___ DATASET EXCERPTS

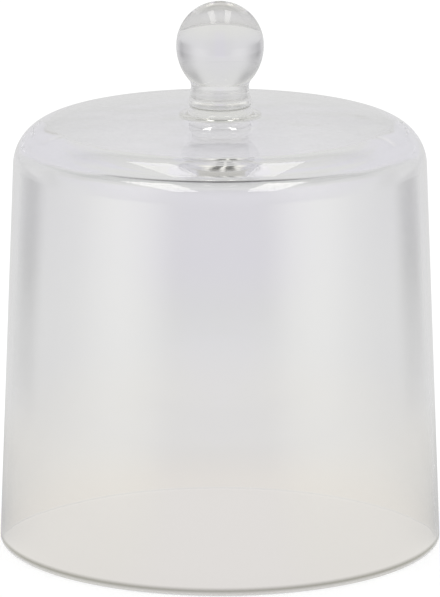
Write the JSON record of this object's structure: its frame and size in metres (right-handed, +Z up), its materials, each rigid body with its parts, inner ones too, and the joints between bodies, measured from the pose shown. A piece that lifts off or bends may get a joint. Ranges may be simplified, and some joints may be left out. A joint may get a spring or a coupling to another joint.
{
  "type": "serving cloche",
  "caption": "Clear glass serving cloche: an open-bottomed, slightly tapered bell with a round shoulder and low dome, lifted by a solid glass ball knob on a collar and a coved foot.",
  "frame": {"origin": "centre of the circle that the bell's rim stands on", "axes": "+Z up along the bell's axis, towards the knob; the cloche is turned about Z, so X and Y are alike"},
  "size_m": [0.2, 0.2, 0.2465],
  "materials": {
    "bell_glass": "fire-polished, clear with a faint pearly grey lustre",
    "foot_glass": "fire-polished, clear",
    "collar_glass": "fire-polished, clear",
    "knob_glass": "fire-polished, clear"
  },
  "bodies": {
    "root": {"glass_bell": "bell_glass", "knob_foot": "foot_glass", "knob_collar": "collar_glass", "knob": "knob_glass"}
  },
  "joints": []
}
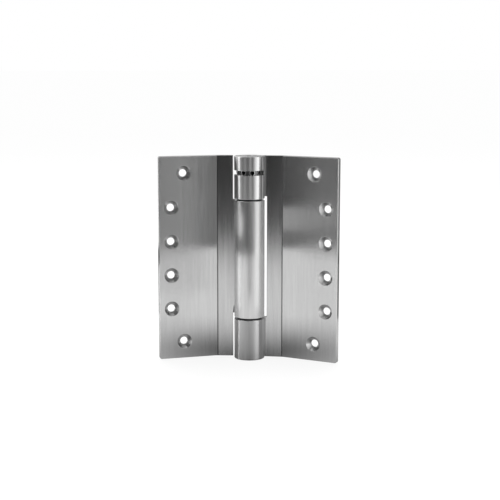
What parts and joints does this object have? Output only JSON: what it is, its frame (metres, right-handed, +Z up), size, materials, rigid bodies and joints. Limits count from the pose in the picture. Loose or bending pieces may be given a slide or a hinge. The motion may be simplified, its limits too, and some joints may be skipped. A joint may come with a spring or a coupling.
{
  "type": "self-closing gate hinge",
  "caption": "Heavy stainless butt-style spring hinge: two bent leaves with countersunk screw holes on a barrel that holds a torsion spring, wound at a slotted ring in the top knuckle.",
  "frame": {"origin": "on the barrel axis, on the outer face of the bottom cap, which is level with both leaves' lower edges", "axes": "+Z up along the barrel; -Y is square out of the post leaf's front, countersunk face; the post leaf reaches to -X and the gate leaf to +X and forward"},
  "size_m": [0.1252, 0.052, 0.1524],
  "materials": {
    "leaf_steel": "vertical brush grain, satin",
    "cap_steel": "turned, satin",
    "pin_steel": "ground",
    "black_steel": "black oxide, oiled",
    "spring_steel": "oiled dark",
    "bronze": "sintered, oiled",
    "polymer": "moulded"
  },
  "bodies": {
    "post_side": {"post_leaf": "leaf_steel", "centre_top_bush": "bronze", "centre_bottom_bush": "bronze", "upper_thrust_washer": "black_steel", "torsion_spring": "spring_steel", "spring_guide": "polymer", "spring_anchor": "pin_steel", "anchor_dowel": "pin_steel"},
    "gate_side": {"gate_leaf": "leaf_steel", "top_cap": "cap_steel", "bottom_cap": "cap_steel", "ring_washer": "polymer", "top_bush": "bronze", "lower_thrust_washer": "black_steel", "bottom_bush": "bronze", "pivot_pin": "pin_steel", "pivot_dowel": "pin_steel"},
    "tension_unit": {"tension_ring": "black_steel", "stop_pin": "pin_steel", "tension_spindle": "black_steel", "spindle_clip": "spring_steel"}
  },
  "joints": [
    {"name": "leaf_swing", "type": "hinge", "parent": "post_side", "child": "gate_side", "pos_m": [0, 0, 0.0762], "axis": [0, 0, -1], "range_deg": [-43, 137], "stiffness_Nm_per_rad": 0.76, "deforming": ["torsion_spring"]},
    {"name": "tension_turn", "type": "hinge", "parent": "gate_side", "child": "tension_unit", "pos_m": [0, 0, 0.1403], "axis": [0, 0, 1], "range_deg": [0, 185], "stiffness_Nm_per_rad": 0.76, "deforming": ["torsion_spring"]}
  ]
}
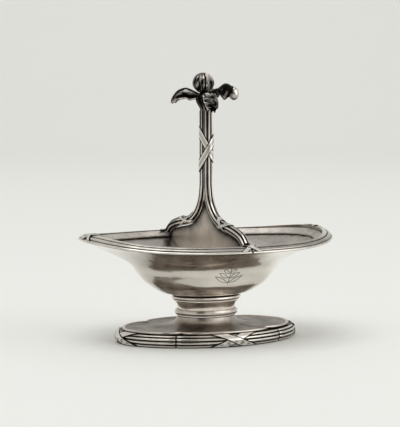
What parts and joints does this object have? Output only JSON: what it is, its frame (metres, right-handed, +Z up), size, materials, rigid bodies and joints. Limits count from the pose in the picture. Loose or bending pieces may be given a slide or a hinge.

______

* **WORK TO BE COMPLETED**
Print all the data exactly.

* **RIGHT ANSWER**
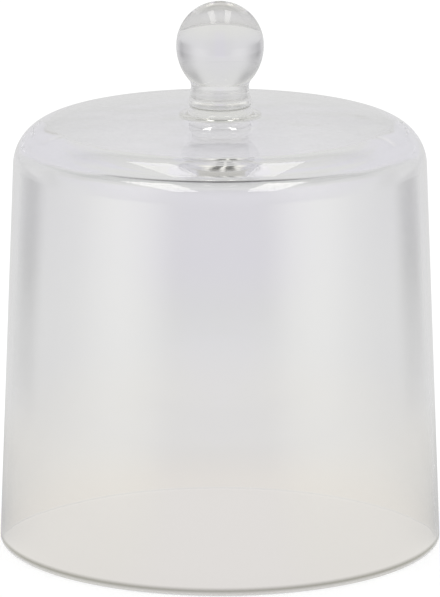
Write the JSON record of this object's structure: its frame and size in metres (right-handed, +Z up), its materials, each rigid body with its parts, inner ones too, and the joints between bodies, measured from the pose shown. A piece that lifts off or bends may get a joint. Ranges may be simplified, and some joints may be left out. A joint may get a spring or a coupling to another joint.
{
  "type": "serving cloche",
  "caption": "Clear glass serving cloche: an open-bottomed, slightly tapered bell with a round shoulder and low dome, lifted by a solid glass ball knob on a collar and a coved foot.",
  "frame": {"origin": "centre of the circle that the bell's rim stands on", "axes": "+Z up along the bell's axis, towards the knob; the cloche is turned about Z, so X and Y are alike"},
  "size_m": [0.2, 0.2, 0.2465],
  "materials": {
    "bell_glass": "fire-polished, clear with a faint pearly grey lustre",
    "foot_glass": "fire-polished, clear",
    "collar_glass": "fire-polished, clear",
    "knob_glass": "fire-polished, clear"
  },
  "bodies": {
    "root": {"glass_bell": "bell_glass", "knob_foot": "foot_glass", "knob_collar": "collar_glass", "knob": "knob_glass"}
  },
  "joints": []
}
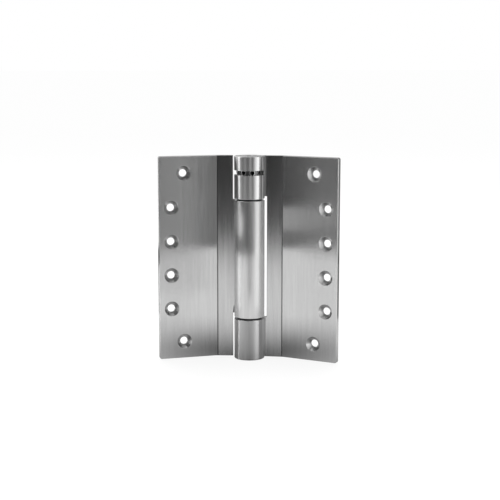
What parts and joints does this object have? Output only JSON: what it is, its frame (metres, right-handed, +Z up), size, materials, rigid bodies and joints. Limits count from the pose in the picture. Loose or bending pieces may be given a slide or a hinge. The motion may be simplified, its limits too, and some joints may be skipped. A joint may come with a spring or a coupling.
{
  "type": "self-closing gate hinge",
  "caption": "Heavy stainless butt-style spring hinge: two bent leaves with countersunk screw holes on a barrel that holds a torsion spring, wound at a slotted ring in the top knuckle.",
  "frame": {"origin": "on the barrel axis, on the outer face of the bottom cap, which is level with both leaves' lower edges", "axes": "+Z up along the barrel; -Y is square out of the post leaf's front, countersunk face; the post leaf reaches to -X and the gate leaf to +X and forward"},
  "size_m": [0.1252, 0.052, 0.1524],
  "materials": {
    "leaf_steel": "vertical brush grain, satin",
    "cap_steel": "turned, satin",
    "pin_steel": "ground",
    "black_steel": "black oxide, oiled",
    "spring_steel": "oiled dark",
    "bronze": "sintered, oiled",
    "polymer": "moulded"
  },
  "bodies": {
    "post_side": {"post_leaf": "leaf_steel", "centre_top_bush": "bronze", "centre_bottom_bush": "bronze", "upper_thrust_washer": "black_steel", "torsion_spring": "spring_steel", "spring_guide": "polymer", "spring_anchor": "pin_steel", "anchor_dowel": "pin_steel"},
    "gate_side": {"gate_leaf": "leaf_steel", "top_cap": "cap_steel", "bottom_cap": "cap_steel", "ring_washer": "polymer", "top_bush": "bronze", "lower_thrust_washer": "black_steel", "bottom_bush": "bronze", "pivot_pin": "pin_steel", "pivot_dowel": "pin_steel"},
    "tension_unit": {"tension_ring": "black_steel", "stop_pin": "pin_steel", "tension_spindle": "black_steel", "spindle_clip": "spring_steel"}
  },
  "joints": [
    {"name": "leaf_swing", "type": "hinge", "parent": "post_side", "child": "gate_side", "pos_m": [0, 0, 0.0762], "axis": [0, 0, -1], "range_deg": [-43, 137], "stiffness_Nm_per_rad": 0.76, "deforming": ["torsion_spring"]},
    {"name": "tension_turn", "type": "hinge", "parent": "gate_side", "child": "tension_unit", "pos_m": [0, 0, 0.1403], "axis": [0, 0, 1], "range_deg": [0, 185], "stiffness_Nm_per_rad": 0.76, "deforming": ["torsion_spring"]}
  ]
}
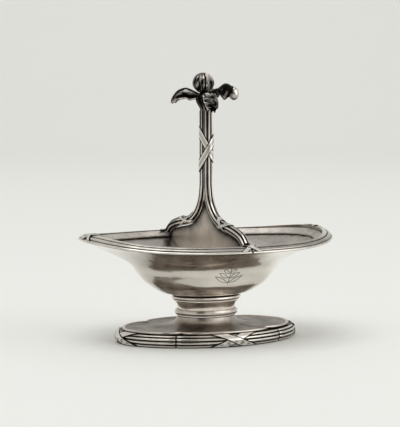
What parts and joints does this object have? Output only JSON: what it is, its frame (metres, right-handed, +Z up), size, materials, rigid bodies and joints. Limits count from the pose in the picture. Loose or bending pieces may be given a slide or a hinge.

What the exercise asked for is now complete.